Many investors make the mistake of chasing the lowest-priced properties or the highest cap rates, assuming they are getting a great deal. However, price alone is not an indicator of a good investment. Often, the cheapest properties come with hidden issues such as high vacancy rates, poor tenant quality, or expensive repairs. Likewise, a high cap rate can sometimes indicate higher risk, lower appreciation potential, or weak market fundamentals. Always analyze the entire deal—location, market trends, tenant demand, and long-term growth prospects.


If no one else is bidding on a property, that could be a red flag rather than an opportunity. Good deals in strong markets typically attract competition. If a property has been sitting on the market for too long with little interest, it’s essential to ask why. Are there hidden maintenance issues? Is the area experiencing declining demand? Make sure you're not walking into a trap just because the deal looks cheap.


Some investors try to cut costs by not working with brokers, thinking they can find the best deals on their own. However, brokers have access to off-market deals, inside knowledge of the market, and valuable experience in deal structuring. A good broker can help you navigate negotiations, uncover hidden risks, and connect you with the right opportunities. Building strong relationships with brokers can significantly improve your deal flow.


Successful investors understand that real estate is a numbers game. A common rule of thumb is that you should analyze 100 deals to find one great investment. Many investors fail because they settle for the first "good enough" property they come across instead of being selective. The more deals you analyze, the better your ability to recognize a great opportunity when it comes along.



Many investors limit themselves to their local market, even when better opportunities exist elsewhere. While investing locally has advantages, such as familiarity and ease of management, it’s crucial to be open to other markets with stronger growth potential. Expanding your investment horizon allows you to take advantage of emerging markets, economic trends, and more favorable conditions.

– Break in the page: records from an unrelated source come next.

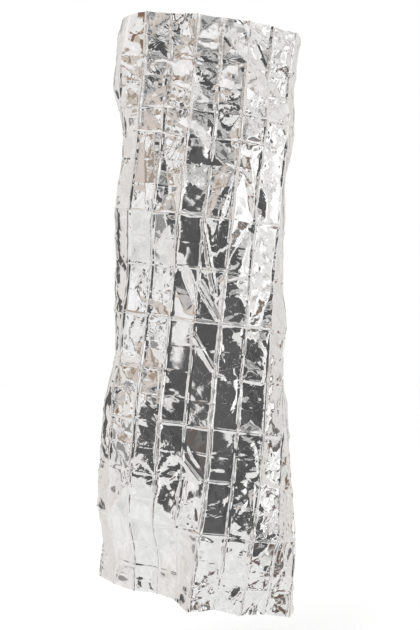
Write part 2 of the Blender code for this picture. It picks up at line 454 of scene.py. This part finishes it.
def stars(s, t):
    """Sum over crossings of jagged(angle) * tent(radius / rim): straight up, then straight down."""
    height = np.zeros((len(t), len(s)))
    lines = [(line, 1.0) for line in row_lines[1:-1]]
    lines += [(line, HALF_ROW_SHARE) for line in (row_lines[2:-1] + row_lines[1:-2]) / 2]
    knots = np.linspace(0, 2 * math.pi, STAR_RAYS + 1)
    random = np.random.default_rng(STAR_SEED)
    for line, strength in lines:
        for column in column_lines[1:-1]:
            rim = random.uniform(*STAR_RIMS)
            jag = random.uniform(-1, 1, STAR_RAYS)
            size = random.uniform(*STAR_SIZES)
            rows = np.nonzero(np.abs(t - line) < rim)[0]
            cols = np.nonzero(np.abs(s - column) < rim)[0]
            ds = s[cols][None, :] - column
            dt = t[rows][:, None] - line
            angle = np.arctan2(dt, ds) + math.pi
            shape = np.interp(angle, knots, np.append(jag, jag[0]))
            slopes = np.clip(tent(np.hypot(ds, dt) / rim, STAR_TOP), 0, 1)
            height[np.ix_(rows, cols)] += STAR_HEIGHT * strength * size * shape * slopes
    return height * np.clip(roughness(s[None, :], t[:, None]), *STAR_LIMITS)


print("stars of", STAR_RAYS, "rays, up to", STAR_RIMS[1] * 1000, "mm from each crossing")

# %% [markdown]
# ## Long creases
# The solid's long slanting creases lie here again, at the same places on the flat
# sheet.  On the solid each is a soft bell.  Here it has flat sides and a sharp
# top, as pressed film has, and the ones that the photo shows slim are narrow.

# %% Long creases at listed places
CREASE_HALF_WIDTH = 0.039
NARROW = 0.013
crease_fields = "upper_s upper_t lower_s lower_t height half_width"
Crease = namedtuple("Crease", crease_fields, defaults=(CREASE_HALF_WIDTH,))
LONG_CREASES = (
    Crease(0.57, 0.07, 0.66, 0.16, 0.008),
    Crease(0.65, 0.08, 0.76, 0.20, -0.008),
    Crease(0.38, 0.37, 0.47, 0.44, 0.007),
    Crease(0.47, 0.37, 0.57, 0.45, -0.007),
    Crease(0.86, 0.30, 0.67, 0.44, 0.007),
    Crease(0.35, 0.47, 0.38, 0.68, 0.008),
    Crease(0.70, 0.44, 0.76, 0.67, -0.007),
    Crease(0.66, 0.52, 0.59, 0.72, 0.009),
    Crease(0.40, 0.58, 0.46, 0.71, -0.008),
    Crease(0.42, 0.73, 0.47, 0.86, 0.007),
    Crease(0.56, 0.74, 0.63, 0.99, 0.008, NARROW),
    Crease(0.72, 0.75, 0.66, 0.90, -0.009),
    Crease(0.49, 0.93, 0.55, 1.04, -0.007),
    Crease(0.57, 0.97, 0.65, 1.08, 0.008, NARROW),
    Crease(0.83, 1.00, 0.80, 1.11, -0.008),
    Crease(0.57, 1.15, 0.65, 1.26, 0.007, NARROW),
    Crease(0.55, 1.58, 0.63, 1.66, 0.008, NARROW),
    Crease(0.37, 1.74, 0.31, 1.81, 0.007),
    Crease(0.57, 1.91, 0.64, 1.99, -0.008),
    Crease(0.93, 1.82, 0.87, 1.91, 0.008),
)


def crease_relief(s, t):
    """Sum over creases of height * max(0, 1 - distance to the run / half width)."""
    height = np.zeros((len(t), len(s)))
    for crease in LONG_CREASES:
        run_s = crease.lower_s - crease.upper_s
        run_t = crease.lower_t - crease.upper_t
        length = math.hypot(run_s, run_t)
        away_s = s[None, :] - crease.upper_s
        away_t = t[:, None] - crease.upper_t
        along = (away_s * run_s + away_t * run_t) / length**2
        beside = (away_s * run_t - away_t * run_s) / length
        beyond = np.maximum(0.0, np.abs(along - 0.5) - 0.5) * length
        height += crease.height * np.maximum(0.0, 1 - np.hypot(beside, beyond) / crease.half_width)
    return height


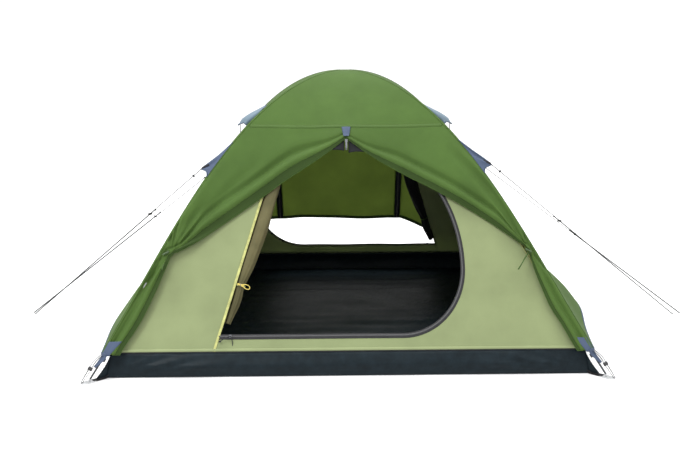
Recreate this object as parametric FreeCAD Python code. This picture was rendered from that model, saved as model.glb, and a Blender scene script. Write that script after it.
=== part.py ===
import FreeCAD, Part
import math
import os

from FreeCAD import Matrix, Rotation, Vector

# Three-person dome tent on two crossed poles.  Millimetres, +Z up.
# The origin is on the ground under the crossing of the poles; the open door faces -Y.

# Ground plan and arch
FLOOR_HALF_W = 1050.0          # groundsheet corner, along X
FLOOR_HALF_D = 950.0           # groundsheet corner, along Y
POLE_REACH = 1.06              # a pole foot stands this much further out than the floor corner
POLE_TOP = 1245.0              # axis of the lower pole at the crossing
ARCH_SQUARE = 0.11             # shape terms of the arch, see arch()
ARCH_FOURTH = 0.23

# Poles
POLE_R = 4.25
POLE_BORE_R = 3.1
POLE_STACK = 9.5               # the second pole crosses this far above the first
POLE_SECTIONS_PER_LEG = 4      # besides the section that spans the crossing
MIDDLE_SECTION_HALF = 215.0
FERRULE_R = 6.1
FERRULE_BORE_R = 5.5
FERRULE_LEN = 60.0
SHOCK_CORD_R = 1.5
CORD_END_Z = 62.0              # the shock cord is knotted above the pole pin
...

Every market has its own trends, risks, and opportunities. Some investors buy properties without fully understanding the local economy, job growth, tenant demand, and supply constraints. Without market knowledge, you could invest in an area with high vacancies, declining property values, or poor rental demand. Thorough market research—including employment trends, population growth, and rental demand—is critical before making any purchase.


While overleveraging is dangerous, completely avoiding debt is another costly mistake. Properly structured debt financing allows you to maximize returns, scale your portfolio, and preserve cash for other investments. Smart investors use leverage wisely to generate higher returns on equity while maintaining healthy cash flow.


Some investors wait for the "perfect" market conditions to buy, whether it’s a downturn or a booming market. However, smart real estate investors buy through all market cycles. Each phase of the cycle presents opportunities. For instance: at the bottom of the cycle you can find distressed properties at lower prices; during the middle of the cycle cash flow is strong, and appreciation is predictable; and at the top while prices may be higher, rents are often peaking, and financing is readily available. By consistently investing throughout market cycles, you avoid the pitfalls of market timing and benefit from long-term appreciation and cash flow.


Apartment investing is one of the most effective ways to build wealth, but avoiding common mistakes is crucial to long-term success. By staying disciplined, analyzing deals thoroughly, leveraging financing wisely, and being open to multiple markets, you can maximize your investment returns.The key to success in multifamily real estate is persistence and learning from experience. Avoiding these common mistakes will put you on the right path to becoming a savvy investor who builds a strong, cash-flowing apartment portfolio over time.